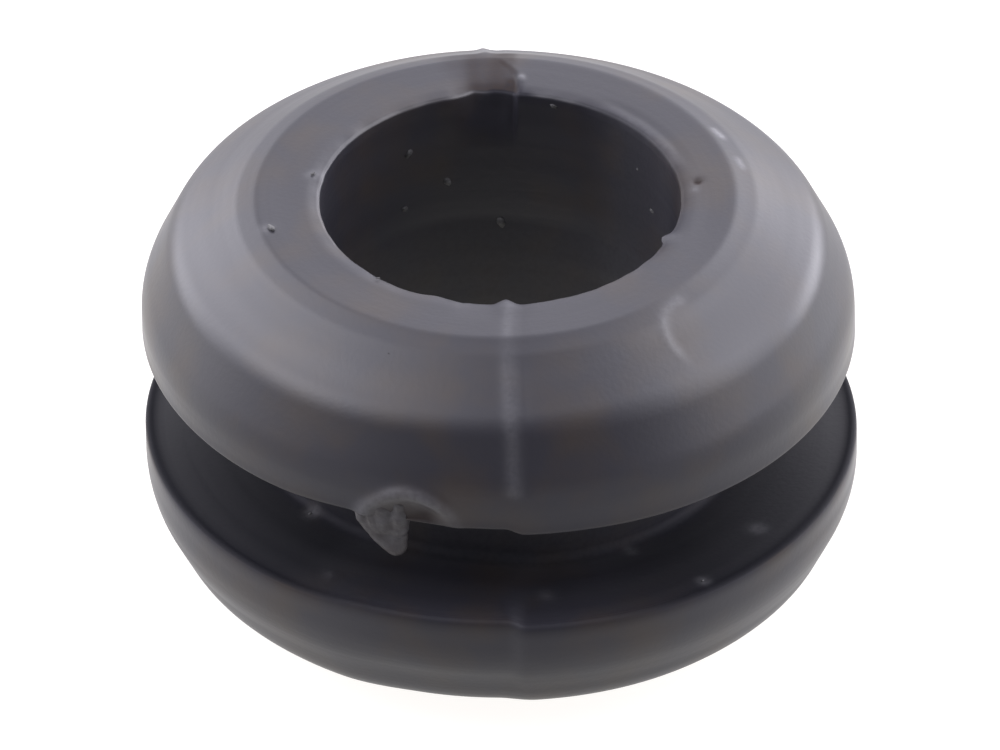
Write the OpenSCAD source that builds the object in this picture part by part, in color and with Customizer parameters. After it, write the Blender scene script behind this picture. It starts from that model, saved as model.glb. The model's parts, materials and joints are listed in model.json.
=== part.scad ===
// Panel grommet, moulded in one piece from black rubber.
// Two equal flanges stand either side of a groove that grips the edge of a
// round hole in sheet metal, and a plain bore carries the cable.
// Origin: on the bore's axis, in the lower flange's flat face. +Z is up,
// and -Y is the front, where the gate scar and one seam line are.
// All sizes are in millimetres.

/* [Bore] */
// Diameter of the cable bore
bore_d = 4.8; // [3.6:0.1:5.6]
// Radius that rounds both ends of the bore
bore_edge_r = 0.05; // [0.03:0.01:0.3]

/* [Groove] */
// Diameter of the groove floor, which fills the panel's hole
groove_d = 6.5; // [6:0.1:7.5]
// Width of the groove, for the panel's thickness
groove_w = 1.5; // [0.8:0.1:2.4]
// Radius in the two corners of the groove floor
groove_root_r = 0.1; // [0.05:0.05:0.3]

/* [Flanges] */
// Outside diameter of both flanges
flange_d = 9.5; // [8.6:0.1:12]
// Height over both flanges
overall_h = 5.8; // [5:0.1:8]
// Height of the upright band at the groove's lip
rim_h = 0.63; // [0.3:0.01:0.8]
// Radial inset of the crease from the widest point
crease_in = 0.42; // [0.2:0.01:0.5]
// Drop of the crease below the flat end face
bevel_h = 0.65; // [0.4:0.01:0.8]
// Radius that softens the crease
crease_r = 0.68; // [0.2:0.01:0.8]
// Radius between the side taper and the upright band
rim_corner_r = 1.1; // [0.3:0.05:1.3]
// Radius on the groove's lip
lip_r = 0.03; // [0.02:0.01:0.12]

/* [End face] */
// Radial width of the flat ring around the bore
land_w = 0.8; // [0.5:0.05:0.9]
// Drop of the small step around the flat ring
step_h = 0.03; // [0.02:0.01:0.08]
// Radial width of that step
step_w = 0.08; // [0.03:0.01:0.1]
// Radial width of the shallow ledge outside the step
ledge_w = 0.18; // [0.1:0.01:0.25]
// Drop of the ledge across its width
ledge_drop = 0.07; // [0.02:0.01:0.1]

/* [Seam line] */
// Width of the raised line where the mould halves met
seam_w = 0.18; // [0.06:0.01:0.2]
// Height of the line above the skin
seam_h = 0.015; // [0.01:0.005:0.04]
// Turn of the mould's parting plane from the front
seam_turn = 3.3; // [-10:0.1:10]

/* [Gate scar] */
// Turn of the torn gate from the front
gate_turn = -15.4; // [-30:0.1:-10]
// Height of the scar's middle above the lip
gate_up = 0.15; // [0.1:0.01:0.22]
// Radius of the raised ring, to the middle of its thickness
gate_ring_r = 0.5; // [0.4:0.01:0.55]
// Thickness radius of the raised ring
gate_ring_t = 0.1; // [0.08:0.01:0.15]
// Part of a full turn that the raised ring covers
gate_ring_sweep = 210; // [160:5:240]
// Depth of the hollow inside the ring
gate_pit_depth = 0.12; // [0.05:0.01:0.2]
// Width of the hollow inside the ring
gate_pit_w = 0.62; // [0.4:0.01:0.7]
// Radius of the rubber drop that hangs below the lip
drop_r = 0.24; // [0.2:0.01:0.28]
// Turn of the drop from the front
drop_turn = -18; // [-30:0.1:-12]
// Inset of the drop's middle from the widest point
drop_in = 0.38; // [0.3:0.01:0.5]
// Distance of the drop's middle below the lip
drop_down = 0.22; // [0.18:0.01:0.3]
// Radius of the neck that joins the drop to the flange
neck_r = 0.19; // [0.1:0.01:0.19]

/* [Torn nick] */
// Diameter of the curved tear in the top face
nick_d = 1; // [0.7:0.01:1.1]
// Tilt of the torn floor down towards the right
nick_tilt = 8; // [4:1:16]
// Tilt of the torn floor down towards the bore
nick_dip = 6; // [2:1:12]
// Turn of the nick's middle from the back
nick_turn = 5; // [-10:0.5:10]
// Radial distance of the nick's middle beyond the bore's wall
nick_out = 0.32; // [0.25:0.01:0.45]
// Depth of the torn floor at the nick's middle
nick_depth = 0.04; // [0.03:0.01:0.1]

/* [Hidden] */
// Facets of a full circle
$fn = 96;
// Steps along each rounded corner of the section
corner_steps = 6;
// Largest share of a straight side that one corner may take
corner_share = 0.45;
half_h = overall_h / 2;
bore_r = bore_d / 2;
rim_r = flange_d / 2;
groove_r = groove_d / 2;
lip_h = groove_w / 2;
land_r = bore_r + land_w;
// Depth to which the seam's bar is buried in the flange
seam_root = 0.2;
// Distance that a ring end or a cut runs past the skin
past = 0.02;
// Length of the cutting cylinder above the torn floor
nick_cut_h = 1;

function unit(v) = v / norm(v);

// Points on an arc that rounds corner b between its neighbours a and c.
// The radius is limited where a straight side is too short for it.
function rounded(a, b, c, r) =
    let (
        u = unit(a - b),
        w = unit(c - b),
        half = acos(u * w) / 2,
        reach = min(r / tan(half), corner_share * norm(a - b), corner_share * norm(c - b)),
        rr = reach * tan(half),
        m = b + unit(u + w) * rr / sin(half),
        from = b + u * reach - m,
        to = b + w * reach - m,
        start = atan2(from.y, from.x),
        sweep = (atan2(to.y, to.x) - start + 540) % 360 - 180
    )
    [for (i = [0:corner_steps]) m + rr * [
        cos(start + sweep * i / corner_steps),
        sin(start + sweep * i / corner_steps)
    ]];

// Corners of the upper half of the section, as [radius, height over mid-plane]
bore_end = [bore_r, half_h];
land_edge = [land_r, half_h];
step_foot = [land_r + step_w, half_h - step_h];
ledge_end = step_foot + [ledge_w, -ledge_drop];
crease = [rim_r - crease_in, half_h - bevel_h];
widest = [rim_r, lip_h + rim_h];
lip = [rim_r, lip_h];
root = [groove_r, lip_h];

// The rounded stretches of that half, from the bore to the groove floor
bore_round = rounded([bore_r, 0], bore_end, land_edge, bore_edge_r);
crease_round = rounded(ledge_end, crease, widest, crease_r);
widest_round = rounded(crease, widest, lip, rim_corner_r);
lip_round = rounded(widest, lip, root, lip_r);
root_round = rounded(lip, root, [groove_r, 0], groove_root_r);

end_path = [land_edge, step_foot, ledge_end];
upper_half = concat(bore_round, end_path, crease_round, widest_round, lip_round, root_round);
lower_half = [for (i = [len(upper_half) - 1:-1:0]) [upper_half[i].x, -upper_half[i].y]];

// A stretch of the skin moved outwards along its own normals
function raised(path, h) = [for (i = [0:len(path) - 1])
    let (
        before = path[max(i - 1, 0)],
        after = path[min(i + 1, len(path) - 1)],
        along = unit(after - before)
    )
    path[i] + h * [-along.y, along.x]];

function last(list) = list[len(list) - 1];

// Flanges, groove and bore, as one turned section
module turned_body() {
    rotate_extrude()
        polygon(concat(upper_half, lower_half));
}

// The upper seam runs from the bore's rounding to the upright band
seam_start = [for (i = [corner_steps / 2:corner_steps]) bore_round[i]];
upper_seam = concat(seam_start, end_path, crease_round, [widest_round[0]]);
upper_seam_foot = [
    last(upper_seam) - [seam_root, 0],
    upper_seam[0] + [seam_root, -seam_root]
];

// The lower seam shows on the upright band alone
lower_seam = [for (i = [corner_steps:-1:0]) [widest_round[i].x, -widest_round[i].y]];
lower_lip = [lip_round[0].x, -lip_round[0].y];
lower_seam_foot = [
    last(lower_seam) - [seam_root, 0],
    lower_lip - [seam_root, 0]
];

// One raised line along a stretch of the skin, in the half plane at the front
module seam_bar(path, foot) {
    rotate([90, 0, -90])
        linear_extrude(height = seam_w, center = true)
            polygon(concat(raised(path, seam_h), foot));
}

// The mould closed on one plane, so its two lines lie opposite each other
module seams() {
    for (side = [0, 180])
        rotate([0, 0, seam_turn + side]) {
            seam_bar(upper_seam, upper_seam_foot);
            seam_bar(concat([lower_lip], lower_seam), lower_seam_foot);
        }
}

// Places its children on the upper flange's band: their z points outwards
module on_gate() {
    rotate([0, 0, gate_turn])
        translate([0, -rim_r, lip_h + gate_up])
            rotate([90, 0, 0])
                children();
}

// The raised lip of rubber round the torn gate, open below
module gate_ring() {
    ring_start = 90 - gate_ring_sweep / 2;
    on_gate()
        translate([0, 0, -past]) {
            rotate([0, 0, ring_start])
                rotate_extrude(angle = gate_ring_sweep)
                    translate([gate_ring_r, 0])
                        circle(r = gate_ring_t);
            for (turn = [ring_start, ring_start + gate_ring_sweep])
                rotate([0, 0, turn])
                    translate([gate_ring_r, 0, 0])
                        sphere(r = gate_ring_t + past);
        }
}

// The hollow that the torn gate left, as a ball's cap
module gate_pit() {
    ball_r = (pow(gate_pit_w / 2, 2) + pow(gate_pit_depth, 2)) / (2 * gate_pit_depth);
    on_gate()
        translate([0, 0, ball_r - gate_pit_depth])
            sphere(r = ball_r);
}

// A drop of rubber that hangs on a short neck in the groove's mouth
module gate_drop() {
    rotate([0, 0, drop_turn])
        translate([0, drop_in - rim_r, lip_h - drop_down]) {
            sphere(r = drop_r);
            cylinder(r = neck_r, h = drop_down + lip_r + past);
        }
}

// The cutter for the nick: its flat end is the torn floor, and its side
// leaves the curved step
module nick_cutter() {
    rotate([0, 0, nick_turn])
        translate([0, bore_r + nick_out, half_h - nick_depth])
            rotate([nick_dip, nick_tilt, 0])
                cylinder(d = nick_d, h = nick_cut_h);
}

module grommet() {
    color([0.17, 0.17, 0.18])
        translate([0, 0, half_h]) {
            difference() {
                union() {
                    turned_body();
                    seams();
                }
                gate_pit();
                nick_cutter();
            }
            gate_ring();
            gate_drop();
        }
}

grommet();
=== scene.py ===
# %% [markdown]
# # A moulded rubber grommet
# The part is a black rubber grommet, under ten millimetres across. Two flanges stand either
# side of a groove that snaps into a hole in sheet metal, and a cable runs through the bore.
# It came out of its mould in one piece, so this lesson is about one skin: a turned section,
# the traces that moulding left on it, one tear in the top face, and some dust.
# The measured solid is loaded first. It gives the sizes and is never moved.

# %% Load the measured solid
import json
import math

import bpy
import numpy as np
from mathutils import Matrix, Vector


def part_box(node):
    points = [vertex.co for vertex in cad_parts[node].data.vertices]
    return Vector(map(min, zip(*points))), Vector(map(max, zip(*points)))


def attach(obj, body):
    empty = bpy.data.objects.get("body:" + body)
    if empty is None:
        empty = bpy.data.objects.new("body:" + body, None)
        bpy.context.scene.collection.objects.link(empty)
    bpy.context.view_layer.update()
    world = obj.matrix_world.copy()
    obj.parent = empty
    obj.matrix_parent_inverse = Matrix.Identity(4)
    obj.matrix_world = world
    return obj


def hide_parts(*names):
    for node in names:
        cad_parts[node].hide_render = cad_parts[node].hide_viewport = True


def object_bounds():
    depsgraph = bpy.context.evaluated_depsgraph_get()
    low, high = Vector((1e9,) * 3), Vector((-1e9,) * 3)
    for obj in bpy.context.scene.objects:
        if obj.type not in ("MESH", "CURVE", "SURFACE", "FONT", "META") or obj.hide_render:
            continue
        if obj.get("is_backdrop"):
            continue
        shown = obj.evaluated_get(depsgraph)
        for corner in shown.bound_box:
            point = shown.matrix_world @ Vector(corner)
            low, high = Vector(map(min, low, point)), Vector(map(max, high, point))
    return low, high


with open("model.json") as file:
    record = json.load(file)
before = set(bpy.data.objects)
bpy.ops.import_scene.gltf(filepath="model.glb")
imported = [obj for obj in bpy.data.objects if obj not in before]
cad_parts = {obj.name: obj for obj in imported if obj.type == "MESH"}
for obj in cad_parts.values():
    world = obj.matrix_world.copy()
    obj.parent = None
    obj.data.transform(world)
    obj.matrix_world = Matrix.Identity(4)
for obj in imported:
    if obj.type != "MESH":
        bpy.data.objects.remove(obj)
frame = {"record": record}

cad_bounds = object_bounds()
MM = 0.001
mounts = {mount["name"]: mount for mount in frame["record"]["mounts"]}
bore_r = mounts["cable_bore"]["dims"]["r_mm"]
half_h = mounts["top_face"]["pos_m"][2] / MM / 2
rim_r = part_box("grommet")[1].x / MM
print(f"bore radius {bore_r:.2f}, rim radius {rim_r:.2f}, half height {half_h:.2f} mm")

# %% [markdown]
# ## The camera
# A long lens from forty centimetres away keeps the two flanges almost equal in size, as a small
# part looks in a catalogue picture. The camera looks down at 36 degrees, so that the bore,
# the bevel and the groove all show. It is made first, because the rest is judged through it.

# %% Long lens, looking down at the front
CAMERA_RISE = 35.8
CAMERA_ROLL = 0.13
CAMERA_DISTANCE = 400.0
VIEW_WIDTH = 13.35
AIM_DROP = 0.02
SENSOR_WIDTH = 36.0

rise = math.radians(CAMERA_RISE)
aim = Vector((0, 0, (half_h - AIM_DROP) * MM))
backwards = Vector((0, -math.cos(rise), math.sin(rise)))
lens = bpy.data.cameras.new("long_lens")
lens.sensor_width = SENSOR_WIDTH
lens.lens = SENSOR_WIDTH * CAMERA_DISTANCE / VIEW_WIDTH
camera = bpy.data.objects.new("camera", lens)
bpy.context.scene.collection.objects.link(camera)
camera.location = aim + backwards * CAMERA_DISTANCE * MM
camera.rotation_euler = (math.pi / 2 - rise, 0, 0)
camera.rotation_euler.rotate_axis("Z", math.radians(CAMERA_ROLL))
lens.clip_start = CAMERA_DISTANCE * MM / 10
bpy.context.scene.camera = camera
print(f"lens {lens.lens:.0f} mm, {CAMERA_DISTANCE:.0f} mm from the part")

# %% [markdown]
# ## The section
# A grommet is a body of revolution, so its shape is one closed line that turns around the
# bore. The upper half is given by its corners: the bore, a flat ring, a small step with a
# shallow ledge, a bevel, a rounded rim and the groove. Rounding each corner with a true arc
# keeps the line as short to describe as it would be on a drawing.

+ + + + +

WRITTEN PROBLEM:
Only the lines from the line with "ball_r = (pow(gate_pit_w" to the line with "points = [vertex.co", inclusive, are to be printed, exactly as they appear.

REPLY:
    ball_r = (pow(gate_pit_w / 2, 2) + pow(gate_pit_depth, 2)) / (2 * gate_pit_depth);
    on_gate()
        translate([0, 0, ball_r - gate_pit_depth])
            sphere(r = ball_r);
}

// A drop of rubber that hangs on a short neck in the groove's mouth
module gate_drop() {
    rotate([0, 0, drop_turn])
        translate([0, drop_in - rim_r, lip_h - drop_down]) {
            sphere(r = drop_r);
            cylinder(r = neck_r, h = drop_down + lip_r + past);
        }
}

// The cutter for the nick: its flat end is the torn floor, and its side
// leaves the curved step
module nick_cutter() {
    rotate([0, 0, nick_turn])
        translate([0, bore_r + nick_out, half_h - nick_depth])
            rotate([nick_dip, nick_tilt, 0])
                cylinder(d = nick_d, h = nick_cut_h);
}

module grommet() {
    color([0.17, 0.17, 0.18])
        translate([0, 0, half_h]) {
            difference() {
                union() {
                    turned_body();
                    seams();
                }
                gate_pit();
                nick_cutter();
            }
            gate_ring();
            gate_drop();
        }
}

grommet();
=== scene.py ===
# %% [markdown]
# # A moulded rubber grommet
# The part is a black rubber grommet, under ten millimetres across. Two flanges stand either
# side of a groove that snaps into a hole in sheet metal, and a cable runs through the bore.
# It came out of its mould in one piece, so this lesson is about one skin: a turned section,
# the traces that moulding left on it, one tear in the top face, and some dust.
# The measured solid is loaded first. It gives the sizes and is never moved.

# %% Load the measured solid
import json
import math

import bpy
import numpy as np
from mathutils import Matrix, Vector


def part_box(node):
    points = [vertex.co for vertex in cad_parts[node].data.vertices]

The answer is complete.